Work to complete:
Nothing but the lines from the line that contains "data.shade_smooth()" through the line that contains "plain white floor." should appear in the output, each reproduced exactly.

— begin Data shown —

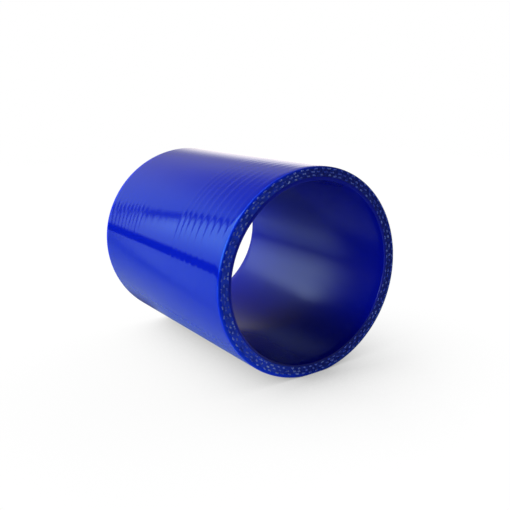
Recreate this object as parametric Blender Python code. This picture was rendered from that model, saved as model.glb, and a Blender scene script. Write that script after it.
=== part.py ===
"""Straight silicone coupler: a short fabric-reinforced hose that lies on its side.

The hose runs along Y, from its near cut end at -Y to its far cut end at +Y, and +Z is up. The origin is on the
surface that it lies on, below the middle of the hose. All lengths are in metres.
"""

import math

import bmesh
import bpy
from mathutils import Vector

# Driving dimensions of the hose as it is made
BORE_DIAMETER = 0.057
WALL_THICKNESS = 0.0042
HOSE_LENGTH = 0.076
OUTER_RIM_RADIUS = 0.0004
BORE_RIM_RADIUS = 0.0003

# How the soft hose lies: its top sinks by the sag, its sides spread by it, and it flattens where it touches
SAG = 0.00065
CONTACT_FLAT_WIDTH = 0.004

# The far end is cut by hand, a little out of square: how far its top and its -X side stand out
FAR_CUT_TOP_LEAN = 0.0007
FAR_CUT_SIDE_LEAN = 0.0009

# Fineness of the surface
FACETS_AROUND = 128
FACETS_PER_RIM = 3
SHARP_ANGLE = math.radians(40.0)
MERGE_DISTANCE = 1e-7

# Finish, as linear colour
COVER_BLUE = (0.006, 0.022, 0.560, 1.0)
COVER_ROUGHNESS = 0.25
COVER_METALLIC = 0.0

# Sizes that follow
BORE_RADIUS = BORE_DIAMETER / 2
OUTER_RADIUS = BORE_RADIUS + WALL_THICKNESS
HALF_WIDTH = OUTER_RADIUS + SAG
HALF_HEIGHT = OUTER_RADIUS - SAG
AXIS_HEIGHT = HALF_HEIGHT * math.sqrt(1 - (CONTACT_FLAT_WIDTH / 2 / HALF_WIDTH) ** 2)


def clear_scene():
    """Remove whatever the scene holds."""
    for leftover in list(bpy.data.objects):
        bpy.data.objects.remove(leftover, do_unlink=True)


def rim_arc(centre_radius, centre_along, rim_radius, start_angle):
    """Give the points of one rounded rim, a quarter turn from start_angle, in the wall's section."""
    points = []
    for step in range(FACETS_PER_RIM + 1):
        angle = start_angle + math.pi / 2 * step / FACETS_PER_RIM
        radius = centre_radius + rim_radius * math.cos(angle)
        along = centre_along + rim_radius * math.sin(angle)
        points.append((radius, along))
    return points


def wall_section():
    """Give the outline of the wall, cut along the hose, as (radius, distance along the axis) points.

    The knife leaves the cover's edge softly rounded, and the liner's edge a little tighter.
    """
    end = HOSE_LENGTH / 2
    outer = OUTER_RADIUS - OUTER_RIM_RADIUS
    inner = BORE_RADIUS + BORE_RIM_RADIUS
    section = rim_arc(outer, end - OUTER_RIM_RADIUS, OUTER_RIM_RADIUS, 0.0)
    section += rim_arc(inner, end - BORE_RIM_RADIUS, BORE_RIM_RADIUS, math.pi / 2)
    section += rim_arc(inner, BORE_RIM_RADIUS - end, BORE_RIM_RADIUS, math.pi)
    section += rim_arc(outer, OUTER_RIM_RADIUS - end, OUTER_RIM_RADIUS, 3 * math.pi / 2)
    return section


def revolve_wall(mesh):
    """Turn the wall's section once round the Y axis."""
    corners = [mesh.verts.new((radius, along, 0.0)) for radius, along in wall_section()]
    outline = [mesh.edges.new((corner, corners[index - 1])) for index, corner in enumerate(corners)]
    bmesh.ops.spin(
        mesh,
        geom=corners + outline,
        cent=(0.0, 0.0, 0.0),
        axis=(0.0, 1.0, 0.0),
        angle=2 * math.pi,
        steps=FACETS_AROUND,
    )
    bmesh.ops.remove_doubles(mesh, verts=mesh.verts, dist=MERGE_DISTANCE)


def lean_far_cut(mesh):
    """Lean the far cut out of square, with its top and its -X side standing out."""
    for corner in mesh.verts:
        if corner.co.y > 0:
            top_share = corner.co.z / OUTER_RADIUS
            side_share = -corner.co.x / OUTER_RADIUS
            corner.co.y += top_share * FAR_CUT_TOP_LEAN + side_share * FAR_CUT_SIDE_LEAN


def let_wall_sag(mesh):
    """Make the round section a little lower and wider, and lift its axis to where the contact flat is at zero."""
    sagged = (HALF_WIDTH / OUTER_RADIUS, 1.0, HALF_HEIGHT / OUTER_RADIUS)
    bmesh.ops.scale(mesh, vec=sagged, verts=mesh.verts)
    bmesh.ops.translate(mesh, vec=(0.0, 0.0, AXIS_HEIGHT), verts=mesh.verts)


def press_contact_flat(mesh):
    """Flatten the narrow strip along which the soft hose lies on its surface, at height zero."""
    whole = [*mesh.verts, *mesh.edges, *mesh.faces]
    cut = bmesh.ops.bisect_plane(
        mesh,
        geom=whole,
        dist=MERGE_DISTANCE,
        plane_co=(0.0, 0.0, 0.0),
        plane_no=(0.0, 0.0, -1.0),
        clear_outer=True,
    )
    strip_edges = [item for item in cut["geom_cut"] if isinstance(item, bmesh.types.BMEdge)]
    bmesh.ops.edgeloop_fill(mesh, edges=strip_edges)


def centre_along_hose(mesh):
    """Slide the hose along its axis until the origin is below the middle of its whole length."""
    reach = [corner.co.y for corner in mesh.verts]
    middle = (min(reach) + max(reach)) / 2
    bmesh.ops.translate(mesh, vec=Vector((0.0, -middle, 0.0)), verts=mesh.verts)


def cover_material():
    """Make the glossy blue silicone of the cover."""
    material = bpy.data.materials.new("blue_silicone")
    material.use_nodes = True
    shader = material.node_tree.nodes["Principled BSDF"]
    shader.inputs["Base Color"].default_value = COVER_BLUE
    shader.inputs["Roughness"].default_value = COVER_ROUGHNESS
    shader.inputs["Metallic"].default_value = COVER_METALLIC
    return material


def build_coupler():
    """Build the coupler, whose cover, fabric plies and liner are cured into one wall."""
    mesh = bmesh.new()
    revolve_wall(mesh)
    lean_far_cut(mesh)
    let_wall_sag(mesh)
    press_contact_flat(mesh)
    centre_along_hose(mesh)
    bmesh.ops.recalc_face_normals(mesh, faces=mesh.faces)
    data = bpy.data.meshes.new("coupler")
    mesh.to_mesh(data)
    mesh.free()
    data.shade_smooth()
    data.set_sharp_from_angle(angle=SHARP_ANGLE)
    data.materials.append(cover_material())
    coupler = bpy.data.objects.new("coupler", data)
    bpy.context.scene.collection.objects.link(coupler)
    return coupler


def main():
    """Build the whole part."""
    clear_scene()
    build_coupler()


main()
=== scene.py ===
"""Looks of a straight silicone coupler: a short blue hose with fabric plies, lying on a plain white floor.

The hose runs along Y with its near cut at -Y, and it rests on the floor at height zero. All lengths are
in metres. Each layer of the wall is a closed tube of its own: the blue cover, the fabric plies and the
dark liner. The cut ends of the plies' threads are two more pieces, one in each cut.
"""

import logging
import math
from dataclasses import dataclass, field
from enum import Enum
from typing import Any, Callable, Optional

import bmesh
import bpy
from mathutils import Matrix, Vector
from mathutils import noise as steady_noise

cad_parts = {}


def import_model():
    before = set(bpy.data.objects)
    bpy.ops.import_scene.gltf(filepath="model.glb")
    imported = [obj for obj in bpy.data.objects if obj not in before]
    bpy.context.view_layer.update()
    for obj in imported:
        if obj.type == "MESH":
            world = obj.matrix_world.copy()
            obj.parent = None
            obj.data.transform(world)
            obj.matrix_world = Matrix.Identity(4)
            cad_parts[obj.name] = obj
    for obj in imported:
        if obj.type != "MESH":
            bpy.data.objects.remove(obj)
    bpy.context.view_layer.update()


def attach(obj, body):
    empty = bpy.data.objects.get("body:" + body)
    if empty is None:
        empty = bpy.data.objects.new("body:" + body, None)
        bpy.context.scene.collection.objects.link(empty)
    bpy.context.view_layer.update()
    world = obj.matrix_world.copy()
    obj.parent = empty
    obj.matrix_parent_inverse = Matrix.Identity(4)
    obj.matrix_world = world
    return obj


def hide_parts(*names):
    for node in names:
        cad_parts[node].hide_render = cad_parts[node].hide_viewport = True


logging.basicConfig(level=logging.INFO, format="%(message)s")
log = logging.getLogger("coupler")

BODY = "root"
CAD_NODE = "coupler"

Colour = tuple[float, float, float, float]
WHITE: Colour = (1.0, 1.0, 1.0, 1.0)
FULL_TURN = 2 * math.pi

# How near two places are when they count as one
TOUCH = 1e-6

# Keeps the unevenness of the thread ends the same in every run
NOISE_SEED = 7

# The sockets of a Mix node that mixes colours
MIX_SHARE = 0
MIX_FIRST = 6
MIX_SECOND = 7
MIX_RESULT = 2


class End(Enum):
    """The two cut ends of the hose, by the side of Y that they face."""

    NEAR = -1
    FAR = 1


class Slot(Enum):
    """The finishes of the record."""

    COVER = "blue_silicone"
    PLIES = "ply_fabric"
    LINER = "liner_silicone"


# Shader recipes


@dataclass(frozen=True)
class Fade:
    """A smooth change from low to high while a value goes from start to stop."""

    start: float
    stop: float
    low: float = 0.0
    high: float = 1.0


@dataclass(frozen=True)
class Pattern:
    """Soft noise from 0 to 1: its features to the metre, how fine it is, and how it is stretched."""

    scale: float
    detail: float = 2.0
    roughness: float = 0.5
    stretch: Optional[tuple[float, float, float]] = None


@dataclass(frozen=True)
class Wire:
    """One output socket of a node. What is worked out from it is added as further nodes."""

    recipe: "Recipe"
    socket: bpy.types.NodeSocket

    def _sum(self, operation: str, left: Any, right: Any) -> "Wire":
        """Add one Math node."""
        return self.recipe.add("ShaderNodeMath", {"operation": operation}, {0: left, 1: right})

    def __add__(self, other: Any) -> "Wire":
        """Add."""
        return self._sum("ADD", self, other)

    def __radd__(self, other: Any) -> "Wire":
        """Add, written the other way round."""
        return self._sum("ADD", other, self)

    def __sub__(self, other: Any) -> "Wire":
        """Take away."""
        return self._sum("SUBTRACT", self, other)

    def __rsub__(self, other: Any) -> "Wire":
        """Take this away from a number."""
        return self._sum("SUBTRACT", other, self)

    def __mul__(self, other: Any) -> "Wire":
        """Multiply."""
        return self._sum("MULTIPLY", self, other)

    def __rmul__(self, other: Any) -> "Wire":
        """Multiply, written the other way round."""
        return self._sum("MULTIPLY", other, self)

    def angle_from(self, other: "Wire") -> "Wire":
        """Give the angle whose tangent is this over the other, in radians."""
        return self._sum("ARCTAN2", self, other)

    def of(self, operation: str) -> "Wire":
        """Apply a Math operation of one value, such as an arc sine."""
        return self.recipe.add("ShaderNodeMath", {"operation": operation}, {0: self})

    def parts(self) -> tuple["Wire", "Wire", "Wire"]:
        """Split this vector into its three parts.

        Returns:
            The parts.
        """
        outputs = self.recipe.add("ShaderNodeSeparateXYZ", {}, {0: self}).socket.node.outputs
        return Wire(self.recipe, outputs[0]), Wire(self.recipe, outputs[1]), Wire(self.recipe, outputs[2])

    def ease(self, fade: Fade) -> "Wire":
        """Run this value through a fade.

        Args:
            fade: The fade.

        Returns:
            The strength that the fade has there.
        """
        sockets = {"Value": self, "From Min": fade.start, "From Max": fade.stop}
        sockets.update({"To Min": fade.low, "To Max": fade.high})
        return self.recipe.add("ShaderNodeMapRange", {"interpolation_type": "SMOOTHSTEP"}, sockets)

    def blend(self, first: Any, second: Any) -> "Wire":
        """Mix two colours. This is the share of the second, from 0 to 1."""
        sockets = {MIX_SHARE: self, MIX_FIRST: first, MIX_SECOND: second}
        return self.recipe.add("ShaderNodeMix", {"data_type": "RGBA"}, sockets, MIX_RESULT)

    def noise(self, pattern: Pattern) -> "Wire":
        """Give a pattern's value at this place.

        Args:
            pattern: The pattern.

        Returns:
            The value, from 0 to 1.
        """
        place = self
        if pattern.stretch:
            sides = {0: self, 1: pattern.stretch}
            place = self.recipe.add("ShaderNodeVectorMath", {"operation": "MULTIPLY"}, sides)
        sockets = {"Vector": place, "Scale": pattern.scale}
        sockets.update({"Detail": pattern.detail, "Roughness": pattern.roughness})
        return self.recipe.add("ShaderNodeTexNoise", {}, sockets)

    def bump(self, depth: float, under: Optional["Wire"] = None) -> "Wire":
        """Turn this height from 0 to 1 into a normal.

        Args:
            depth: How high 1 is, in metres.
            under: The normal that it lies on, if that is bumpy too.

        Returns:
            The normal.
        """
        sockets = {"Height": self, "Distance": depth, "Strength": 1.0}
        if under is not None:
            sockets["Normal"] = under
        return self.recipe.add("ShaderNodeBump", {}, sockets)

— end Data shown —

Answer for the task:
    data.shade_smooth()
    data.set_sharp_from_angle(angle=SHARP_ANGLE)
    data.materials.append(cover_material())
    coupler = bpy.data.objects.new("coupler", data)
    bpy.context.scene.collection.objects.link(coupler)
    return coupler


def main():
    """Build the whole part."""
    clear_scene()
    build_coupler()


main()
=== scene.py ===
"""Looks of a straight silicone coupler: a short blue hose with fabric plies, lying on a plain white floor.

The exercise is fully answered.